Consequently, instead of promoting formal correctness proofs, we regard the automation of functional testing as the next step in a smooth integration of formal methods to raise the level of reliability, after formal specification techniques have been introduced. The Vienna Development Method (VDM) [4] serves to demonstrate how a well-established formal method supports the automation of testing. VDM is supported by CASE-tools and even allows an integration into informal methods like UML or Structured Analysis, and so does our testing approach.

Previous work has shown how test-cases may be derived out of formal specifications [2]. However, little attention had been given to the fact that formal models of software requirements are inherently abstract in the sense that detailed design decisions are not included. Consequently, the test-cases, derived (generated) from such an abstract model, are abstract, too, and thus inappropriate for a direct automatic test of a target system. For that reason, a mapping between abstract and concrete test data is required.

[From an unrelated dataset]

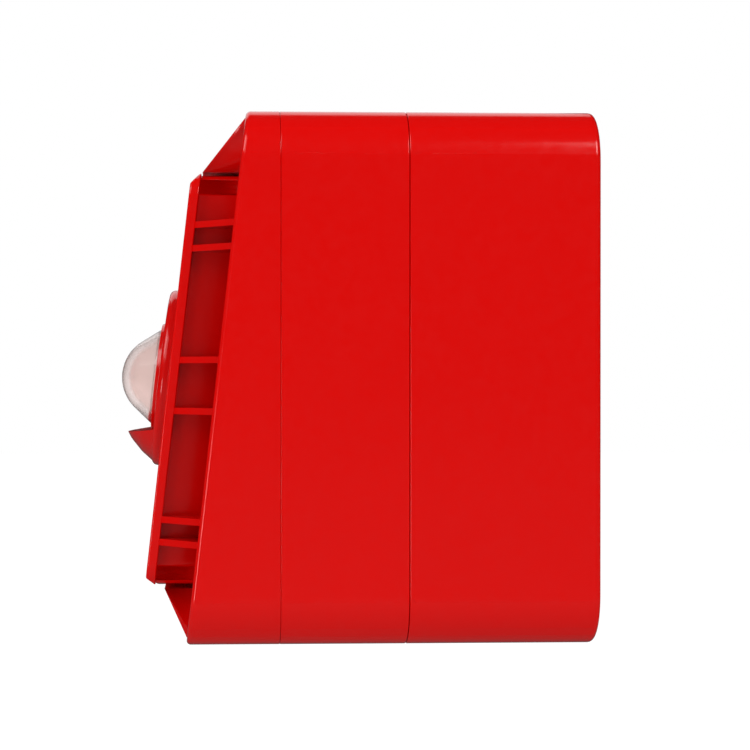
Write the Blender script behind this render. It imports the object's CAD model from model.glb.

The presented framework focuses on the usage of formal requirements specifications as test oracles for concrete implementations. The approach is based on the formal definition of abstraction as a homomorphism, called the retrieve function, which maps the concrete level into the abstract. If the retrieve function is implemented and the postcondition is executable, then the model may serve as a test oracle and specification as well.

In Figure 1 our notion of abstraction is represented by a commuting diagram, where operations ( op ) are viewed as functions from input to output states. The abstract operation op_abstract manipulates an abstract state representation of type A . The concrete operation op_concrete incorporates detailed design decisions and maps a refined input state to an output state. Examples for such data-refinement would be to implement a set through a balanced binary-tree, or the other way round, to view a data-base system as a set of data. The relationship between the abstract and the concrete is defined by a a function r mapping a concrete state to its abstract counterpart. The diagram shows that the retrieve function r is a homomorphism for which the following formula holds:

in : C . op_abstract(r(in)) = r(op_concrete(in))

In VDM the functionality of a system is specified by means of implicit operations defined by pre- and postconditions. Preconditions are constraints on the input (state) for which an operation is defined. Postconditions are predicates defining a relation between an input, the state before and after an operation's application, and its output. From a testers perspective the preconditions define the input values for 'good' tests, where valid outputs can be expected. An postcondition predicate may be viewed as a test oracle, evaluating to true, if its operation invoked with a test-input yields a valid (specified) result. Modern tools allow the interpretation or even code-generation of such postconditions which leads to an automated test evaluation through postcondition-oracles.

The combination of the notion of abstraction and the possibility to use specifications as test oracles leads to a testing framework with abstract oracles. In Figure 2 the data-flow of the new testing scenario is presented.

An implementation is executed with a concrete test input (state). An implemented retrieve function maps the concrete input and output to its abstract representations. A precondition check validates the input and feeds it into the oracle which checks the relation to the produced output. If the postcondition evaluates to true, the test passed.

The advantage of the approach is the automation of black-box testing by the usage of structural test-data. Another possibility would be to code the reverse of r in order to test with abstract test-data derived from the specification. In an object-oriented setting the retrieve functions and code-generated pre- and post-conditions could be part of a testing class, inherited from the class to be tested. Currently code generators for C++ and Java [3] are available to support the testing approach.

References

1 B. K. Aichernig and P. G. Larsen. A proof obligation generator for VDM-SL. In J. Fitzgerald, C. Jones, and P. Lucas, editors, FME'97: Industrial Applications and Strengthened Foundations of Formal Methods, volume 1313 of Lecture Notes in Computer Science, 1997.

 

2 J. Dick and A. Faivre. Automating the generation and sequencing of test cases from model-based specifications. In J. Woodcock and P. Larsen, editors, FME'93: Industrial-Strength Formal Methods. Springer-Verlag, April 1993.

 

3 IFAD. IFAD's products. WWW at URL http://www.ifad.dk/Products/products.htm.

 

4 C. B. Jones. Systematic Software Development Using VDM. Prentice-Hall International, Englewood Cliffs, New Jersey, second edition, 1990.